Anggota keluarga akan meyayangi, menghormati sang kepala keluarga. Mereka nyaman di sisi ayah, menyandarkan diri di dada pemimpin penuh tanggung jawab.
Rasulullah manusia sempurna, memberikan teladan sikap kepada keluarga dikasihi. Meski sebagai pemimpin umat, di rumah tak enggan menjahit baju sendiri yang koyak.
Rasulullah panglima perang paling disegani, tak risih berlomba lari dengan istri. Sebagai kakek bermain kuda-kudaan, dipunggung dinaiki Hasan dan Husen cucu kesayangan.
Wahai para suami, bagaimana kita saat ini?
Manusia penuh dosa dan lupa, selain meneladani Baginda Nabi pilihan.
Wahai Suami, Berikan Sikap Terbaik untuk IstrimuÂ
Kekerasan hati dan sikap kasar, laksana menanam benih kelak menumbuhkan pohon kedukaan bagi diri. Keangkuhan kesemena-menaan, seperti boomerang yang mengenai diri sendiri.
Perempuan berwajah memendam lara, tetap bersetia meski nelangsa.
Kini suami enam puluh tahun, raganya melemah dihinggapi sakit ini dan sakit itu.

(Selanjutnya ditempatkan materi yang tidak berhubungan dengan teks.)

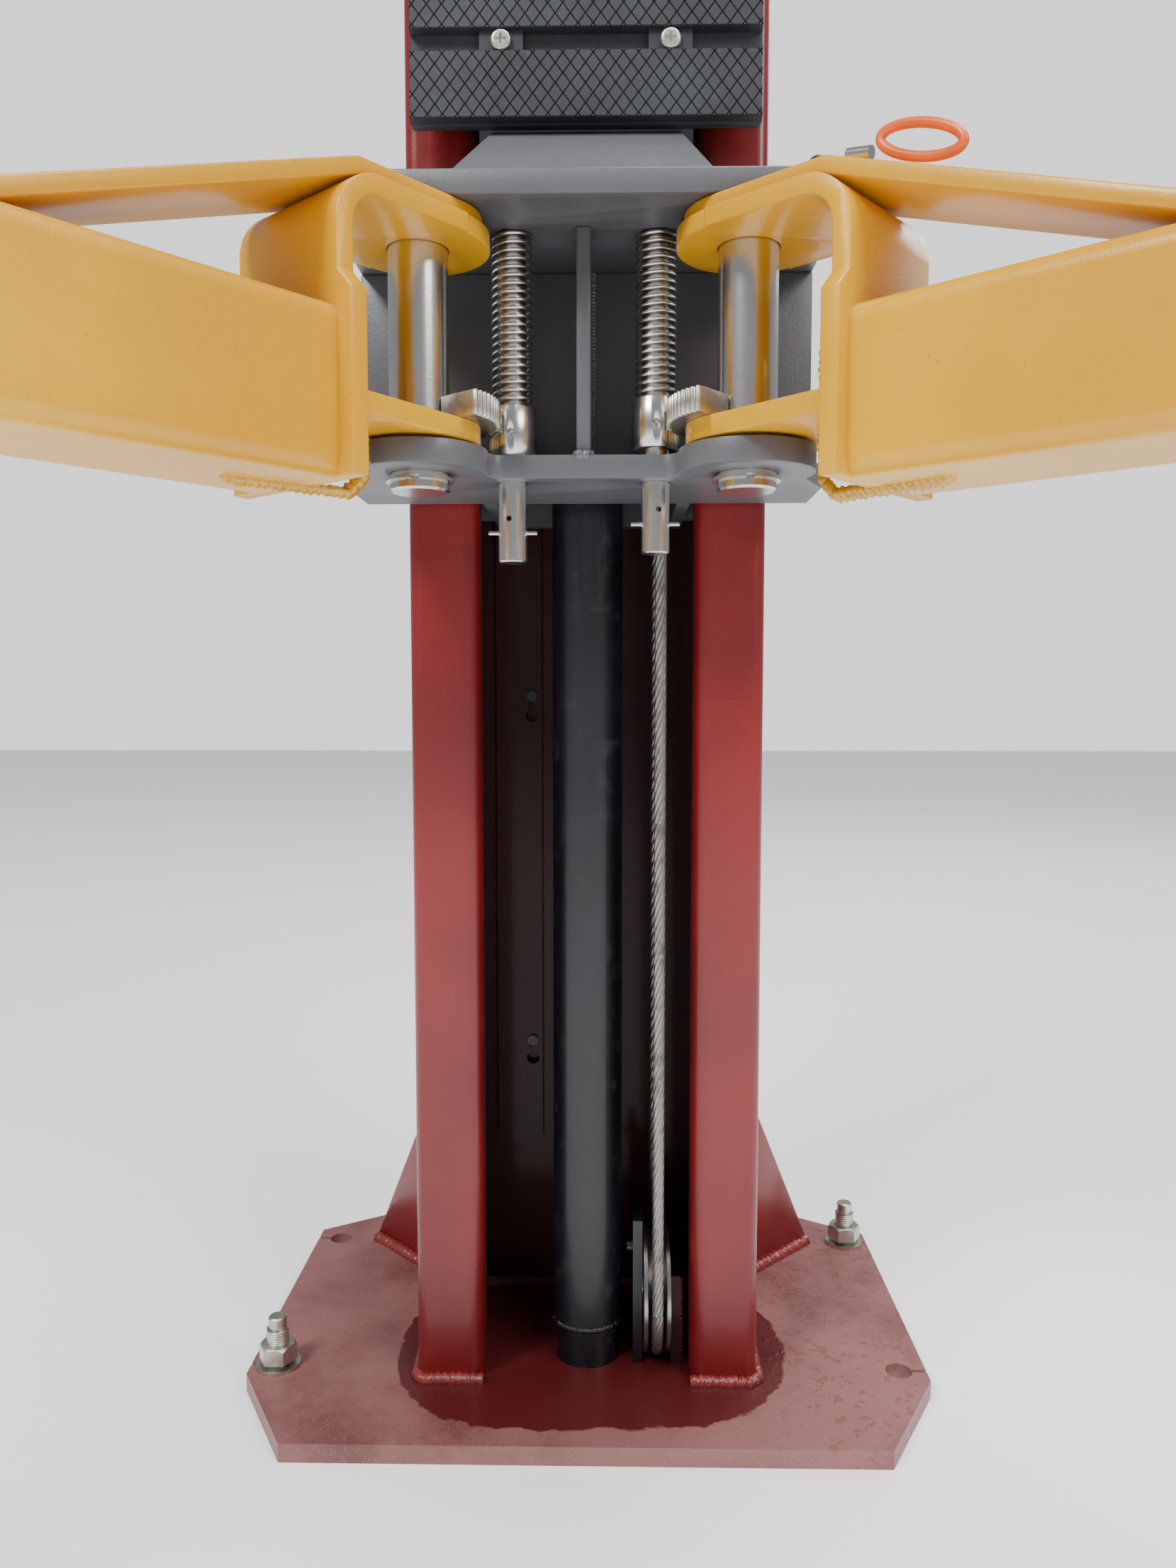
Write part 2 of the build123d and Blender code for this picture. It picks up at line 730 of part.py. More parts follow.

Otot kekar dan tenaga super itu, perlahan sirna seiring berjalannya waktu.
Tetapi garis muka dan perangi kasar, pandangan dan sorot mata tak bersahabat, masihlah membekas dan lekat di parasnya.
Istri yang disakiti dengan telaten mengurus, tak ubahnya mengurus kanak-kanak. Istri yang diabaikan dari sikap ramah, bertahan mendampingi dan mengabdi di saat raga suami mulai melemah.
Anak-anak beranjak dewasa dan sudah berumah tangga, menjadi saksi kebesaran hati sang ibu. Cucu-cucu dipersembahkan, begitu menyayangi sang nenek.
---
Para suami yang budiman, jangan tunda nanti dan nanti hingga penyesalan datang. Rengkuh pasangan jiwamu sedari sekarang, dengan menampilkan perlakuan dan sikap terbaik.
Kelak ketika raga mulai kepayahan, niscaya sikap terbaik istri pula menjadi hadiahnya. Suatu saat ketika tiba mata ini menutup selamanya, biarkan namamu bersemayam di sanubari istri, anak-anak, cucu dan keturunanmu.